In fact, Santer had been a reviewer of this paper when it had been submitted earlier, so he had in possession of the material (only slightly changed) for at least a year. Additionally, Santer received a copy of the page-proofs of our paper about a week before it even appeared online.

In further email exchanges the following day, 28 May 2008, Santer and his co-authors discussed the uncomfortable situation of having a citation in Nature Geosciences and being unable to provide the paper to the public before “a final decision on the paper has been reached”.  Santer stated they should “resubmit our revised manuscript to the Journal as soon as possible”, implying that Professor Douglass’ point about the ethics policies of Nature, which required cited literature to be made available, might put Santer et al. in jeopardy.

On 10 July 2008, Santer wrote to Jones that the two subsequent reviews were in but reviewer 2 was “somewhat crankier”. Santer indicated that McGregor has told him that he will not resend the coming revised manuscript to the “crankier” reviewer.

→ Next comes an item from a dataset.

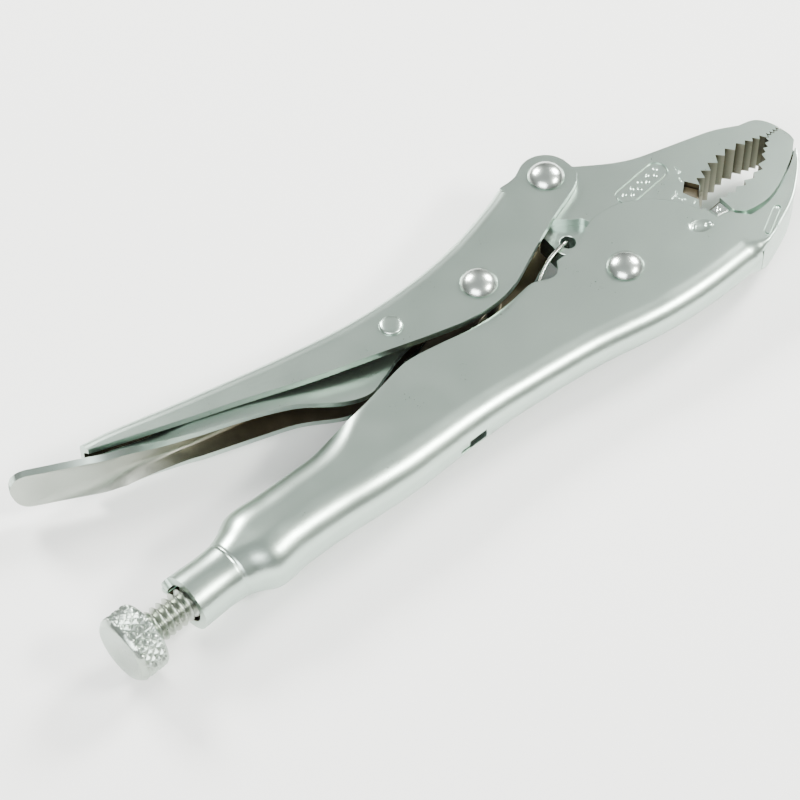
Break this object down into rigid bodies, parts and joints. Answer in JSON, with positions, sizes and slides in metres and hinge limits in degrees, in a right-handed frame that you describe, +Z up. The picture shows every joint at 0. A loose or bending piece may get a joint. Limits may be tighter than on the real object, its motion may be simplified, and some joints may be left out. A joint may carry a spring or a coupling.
{
  "type": "locking pliers",
  "caption": "Curved-jaw locking pliers with toothed jaws, wire cutter, toggle lock, release lever and a knurled adjusting screw; nickel-plated steel.",
  "frame": {"origin": "centre of the bottom of the box of the tool, lying on one side with its jaws closed", "axes": "+X along the adjusting screw towards the jaws, +Y from the fixed handle towards the movable handle, +Z up, across the tool, along the rivets"},
  "size_m": [0.247, 0.0834, 0.0237],
  "materials": {
    "satin_nickel": "satin nickel plate",
    "bright_nickel": "bright nickel plate",
    "dark_steel": "thin plate over dark steel"
  },
  "bodies": {
    "frame": {"fixed_handle": "satin_nickel", "fixed_jaw": "satin_nickel", "fixed_cutter": "bright_nickel", "main_pivot_rivet": "bright_nickel", "jaw_spring": "dark_steel"},
    "jaw": {"movable_jaw": "satin_nickel", "movable_cutter": "dark_steel"},
    "handle": {"movable_handle": "satin_nickel", "handle_rivet": "bright_nickel", "link_rivet": "bright_nickel", "release_rivet": "bright_nickel"},
    "link": {"toggle_link": "dark_steel"},
    "release": {"release_lever": "satin_nickel"},
    "screw_travel": {"screw_tip": "satin_nickel"},
    "screw": {"adjusting_screw": "satin_nickel", "knurled_knob": "bright_nickel"}
  },
  "joints": [
    {"name": "jaw_pivot", "type": "hinge", "parent": "frame", "child": "jaw", "pos_m": [0.05505, -0.02007, 0.01185], "axis": [0, 0, 1], "range_deg": [0, 24]},
    {"name": "handle_pivot", "type": "hinge", "parent": "jaw", "child": "handle", "pos_m": [0.06065, 0.01642, 0.01185], "axis": [0, 0, 1], "range_deg": [-62.9, 0]},
    {"name": "link_pivot", "type": "hinge", "parent": "handle", "child": "link", "pos_m": [0.02025, 0.00172, 0.01185], "axis": [0, 0, 1], "range_deg": [0, 72.1]},
    {"name": "release_pivot", "type": "hinge", "parent": "handle", "child": "release", "pos_m": [-0.00725, 0.00722, 0.01185], "axis": [0, 0, 1], "range_deg": [0, 8]},
    {"name": "screw_feed", "type": "slide", "parent": "frame", "child": "screw_travel", "axis": [-1, 0, 0], "range_m": [0, 0.012]},
    {"name": "screw_turn", "type": "hinge", "parent": "screw_travel", "child": "screw", "pos_m": [-0.10995, -0.01738, 0.01185], "axis": [-1, 0, 0], "range_deg": [0, 2160]}
  ],
  "couplings": [
    {"joint": "handle_pivot", "follows": "jaw_pivot", "ratio": -2.62},
    {"joint": "link_pivot", "follows": "jaw_pivot", "ratio": 3},
    {"joint": "screw_turn", "follows": "screw_feed", "rad_per_m": 3141.6}
  ]
}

This was another apparent effort by McGregor to accommodate Santer.


On 21 July 2008, Santer heard that his paper had been formally accepted and expressed his sincere gratitude to Osborn for “all your help with the tricky job of brokering the submission of the paper to the International Journal of Climatology”. Osborn responds, “I’m not sure that I did all that much.”

On 10 October 2008, Santer et al’s paper was published on-line.  Thirty-six days later Santer et al. appeared in print immediately following our own paper, even though we had waited more than 11 months for our paper to appear in print.  The strategy of delaying our paper and not allowing us to have a simultaneous response to Santer et al. published had been achieved.